FWIW, the only code it throws is the ubiquitous B0361 (and frankly, I don't give two chits about that if the AC would blow cold).
the compressor needs to be removed to swap out the clutch. not only that, but it requires 2 or 3 GM specific tools to remove it. if you are removing the compressor, you may as well put a new one back in. if you heard a rattle in the past, chances are it will come back.
i had an ac clutch go out, and this is the route i took.
Anybody happen to know which compressor our cars use? Jegs sells Sanden 7176 and 508 models for $262. That's a pretty dang good deal based on what I'm getting priced at the local parts houses.

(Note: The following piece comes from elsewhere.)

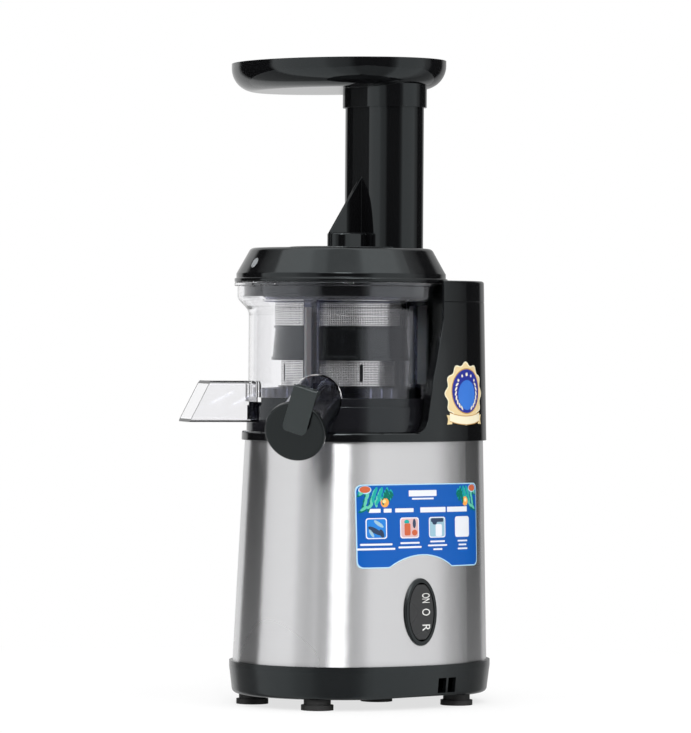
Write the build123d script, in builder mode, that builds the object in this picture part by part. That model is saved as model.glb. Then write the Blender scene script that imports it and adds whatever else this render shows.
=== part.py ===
"""Cold press juicer: motor body, bowl, strainer, auger, lid and feed tray as separate pieces.

Millimetres, +Z up. The pieces are modelled about the bowl's axis with the front of the machine
towards -Y. Headings are angles from the front towards +X, the side that holds the switch. The
finished assembly is moved so that the middle of its footprint, on the floor, is the origin.
"""

from build123d import *
import math
import os

os.makedirs("parts", exist_ok=True)

# ---------------------------------------------------------------- fits and gaps
running = 0.05  # radial running fit of a shaft, pin or bearing
slip = 0.2  # around pieces that are pushed together by hand
seat_gap = 0.3  # between pieces that are lifted off each other

# ---------------------------------------------------------------- motor body, plan view
front_step = 1.0  # the front arc, centred on the bowl's axis, lies this far outside the bowl's base
front_heading = 70.6  # where the front arc runs into the side arc
side_step = 76.6  # the side arcs' radius beyond the front arc's
side_heading = 102.0  # where the side arc runs into the rear corner
rear_step = 1.3  # the rear arc's radius is this much below the front arc's

# ---------------------------------------------------------------- motor body, heights and walls
foot_flange = 3.4
foot_height = 7.4
foot_radius = 10.8
foot_neck = 9.0
front_foot_turn = 35.65  # heading of the front feet from the bowl's axis
front_foot_inset = 6.0  # from the body's front arc
rear_foot_turn = 107.25  # heading of the rear feet from the centre of the rear arc
rear_foot_inset = 9.25
middle_foot = (0.0, 34.0)

skirt_height = 21.9
skirt_band = 3.7  # upright band at the top of the skirt
skirt_grow = 7.6  # how far the skirt stands out beyond the deck outline
skirt_taper = 2.2
skirt_wall = 3.0
skirt_corner = 3.4
lower_forward = 2.7  # the lower outline sits this much further forward

sleeve_height = 148.1
sleeve_grow = 5.3  # the steel flares by this much from top to bottom
sleeve_wall = 0.8

rim_height = 5.9  # deck rim above the steel
rim_grow = 2.3
rim_round = 1.3
deck_plate = 3.0
housing_wall = 3.6
column_height = 87.2  # deck to seam
column_cap_height = 14.4
column_lean = 2.4  # the column draws in by this much up to its top
rim_clearance = 1.5  # between the bowl's rim and the hollow in the column
base_clearance = 3.0  # between the bowl's base and that hollow
recess_steps = (40.0, 69.0)  # above the deck: where the hollow starts and stops widening
key_size = 4.0  # blocks on the deck that centre the bowl's base
key_length = 10.0
arm_front = (15.5, 21.5, 32.0)  # front edge of the column's arms at the deck, above it and at the top
arm_rise = (33.0, 76.0)
arm_flare = 10.0  # fillet between the column's front edge and the deck
cap_round = 1.8
seam_groove = 0.5  # chamfer that shows the joint between the column and its cap

# ---------------------------------------------------------------- bowl
bowl_radius = 61.9
bowl_wall = 2.4
base_step = 1.1  # the bowl's base stands out by this much
base_height = 22.4
base_ledge = 5.7  # the ledge lies this far below the bowl base's top
base_wall = 2.8
floor_plate = 3.0
clear_height = 77.0
ring_step = 7.7  # the bowl's upper ring stands out by this much
rim_step = 2.1  # and the rim by this much more
rim_flange = 2.6
ring_height = 11.0
shoulder_height = 8.0

chute_heading = -26.0
chute_half_width = 18.0
chute_wall = 2.0
chute_drop = 16.5  # chute's bottom below the bowl base's top
chute_rise = 11.0  # chute's top above the bowl base's top
chute_reach = 107.6
chute_undercut = 14.2
chute_round = 3.0
duct_start = 27.0
pulp_slot = (29.5, 36.5)
pulp_slot_width = 24.0

spout_heading = 34.4
spout_slope = 20.0
spout_reach = 109.0
spout_start = 2.96  # the spout's axis leaves the bowl's base this far below its top
spout_radius = 16.5
spout_wall = 1.8
spout_root = 46.0
spout_flange = 18.6
spout_flange_thickness = 2.4
saddle_gap = 0.6
saddle_wall = 2.0

# ---------------------------------------------------------------- juice cap
cap_radius = 20.3
cap_thickness = 3.2
cap_plug = 13.4
gasket_thickness = 1.2
lever_turn = -19.0  # the lever leans this far round the spout
lever_width = 16.0
lever_thickness = 2.4
lever_top = 33.0  # above the spout's axis
lever_tip = 1.5
lever_stand_off = 8.2
lever_lean = 3.4  # the plate is this much nearer to the cap at its top than at its tip
lever_roof = 2.6
hinge_up = 22.5
hinge_back = 6.0
hinge_pin = 1.5
knuckle_radius = 3.0
knuckle_width = 8.0
ear_thickness = 2.6

# ---------------------------------------------------------------- strainer and wiper
arm_clearance = 2.4  # between the strainer's band and the wiper's arms
band_draw = 1.6  # the band draws in by this much up to its top
band_overhang = 6.7  # and stands out this far over the lower screen
screen_wall = 0.7
screen_inset = 0.7  # of the upper screen from the band's top
foot_inset = 3.4
foot_step = 2.1
strainer_foot_height = 7.7
lower_screen_height = 17.0
band_height = 21.0
band_wall = 2.2
band_flange = 2.0
upper_screen_height = 16.0
strainer_rim_height = 4.0
strainer_rim_step = 1.5
strainer_ribs = 4
rib_width = 3.0
screen_slots = 4
slot_turn = 69.8  # heading of the first slot in the lower screen
slot_width = 2.4
slot_margin = 2.5  # above and below each slot

auger_teeth = 20
wiper_pinion_teeth = 9
wiper_teeth = 38
wiper_gear_height = 6.4
wiper_clearance = 5.0  # between the toothed ring and the bowl's wall
wiper_rim = 2.8  # the ring's outside beyond the pitch circle, in modules
wiper_arms = 3
wiper_heading = 26.7
arm_step = 5.5  # the arms stand this far inside the ring's outside
arm_thickness = 2.5
arm_width = 10.0
arm_height = 61.0
arm_ring_height = 3.6
arm_foot = 2.4
blade_thickness = 1.6
blade_depth = 2.0  # reach of the blades inside the arms
blade_clearance = 0.3
pinion_heading = 200.0
pinion_post = 3.0

# ---------------------------------------------------------------- auger
auger_lower_gap = 0.7  # between the flights and the lower screen
auger_upper_gap = 2.0
auger_wall = 5.5  # depth of the flights at the foot
auger_pitch = 36.0
auger_starts = 2
flight_thickness = 5.0
auger_stub = 9.0
auger_pin = 5.0
hexagon = 10.0  # across flats of the drive shaft's end
hexagon_gap = 0.3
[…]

Just adding -- When you lose refrigerant, it can get colder initially. To the point where it actually freezes up. Eventually though, it doesn't cool anymore.
I know this post is old, but can someone explain why I just can't replace the clutch? I have a case of the clutch dragging on the pulley when not engaged.
I am facing this problem now, and I would really like to avoid 2500+$ to replace a completely functioning AC compressor.
You can just replace the clutch. I did it on a Cobalt that had a noisy bearing. I did have to remove the compressor from it's mount and get it on an angle so I could remove the clutch. It worked out fine since the compressor was ok otherwise. Not sure how much room there is in the Vette to do it like this.
I know this post is old, but can someone explain why I just can't replace the clutch? I have a case of the clutch dragging on the pulley when not engaged.
I am facing this problem now, and I would really like to avoid 2500+$ to replace a completely functioning AC compressor.
You can...but you need to remove the water pump and remove the compressor completely. If you are doing that much work you might as well replace the whole compressor. The parts cost is very small compared to the labor.
I you are talking about taking it to a shop to have it replaced then the new compressor is the way to go. Here's why. You need to pay labor for the mechanic to remove the water pump and then remove the compressor. Do you then want to pay that guy $100 additional labor to put $100 worth of parts on your old compressor? Wouldn't you rather spend $250-$300 on a new one with no additional labor?
Either way requires the system to be opened, new collector, orifice tube, vacuum, recharge. You are already spending for all of that you might as well get a new compressor.
I you are talking about taking it to a shop to have it replaced then the new compressor is the way to go. Here's why. You need to pay labor for the mechanic to remove the water pump and then remove the compressor. Do you then want to pay that guy $100 additional labor to put $100 worth of parts on your old compressor? Wouldn't you rather spend $250-$300 on a new one with no additional labor?
Either way requires the system to be opened, new collector, orifice tube, vacuum, recharge. You are already spending for all of that you might as well get a new compressor.
Oh, I agree, but the compressor here in canada is more like 700-800$, and the job total is going to cost me in the 2000+$. That is a lot of money for a stupid part that is worth about 100$ here.
The problem is not the pulley, its because the clutch springs are worn out and don't pull the clutch assembly far enough from the pulley, which end up rubbing together.
I was trying to see if there was a way to just pull the clutch assembly out of the compressor and put a new one, which would save a couple thousand dollars, especially since that car will likely end up as a full racing chassis in a couple years. I just want to get the AC back until then, because I love driving this thing.
There is a video where the guy suggest to simply unscrew the motor from the mounts and lift it an inch or two to remove the compressor. Maybe that would work for the pulley?
You just have to move the compressor or rack enough to get a clutch plate tool on it and pull the clutch plate off just enough it quits dragging. Fairly easy fix.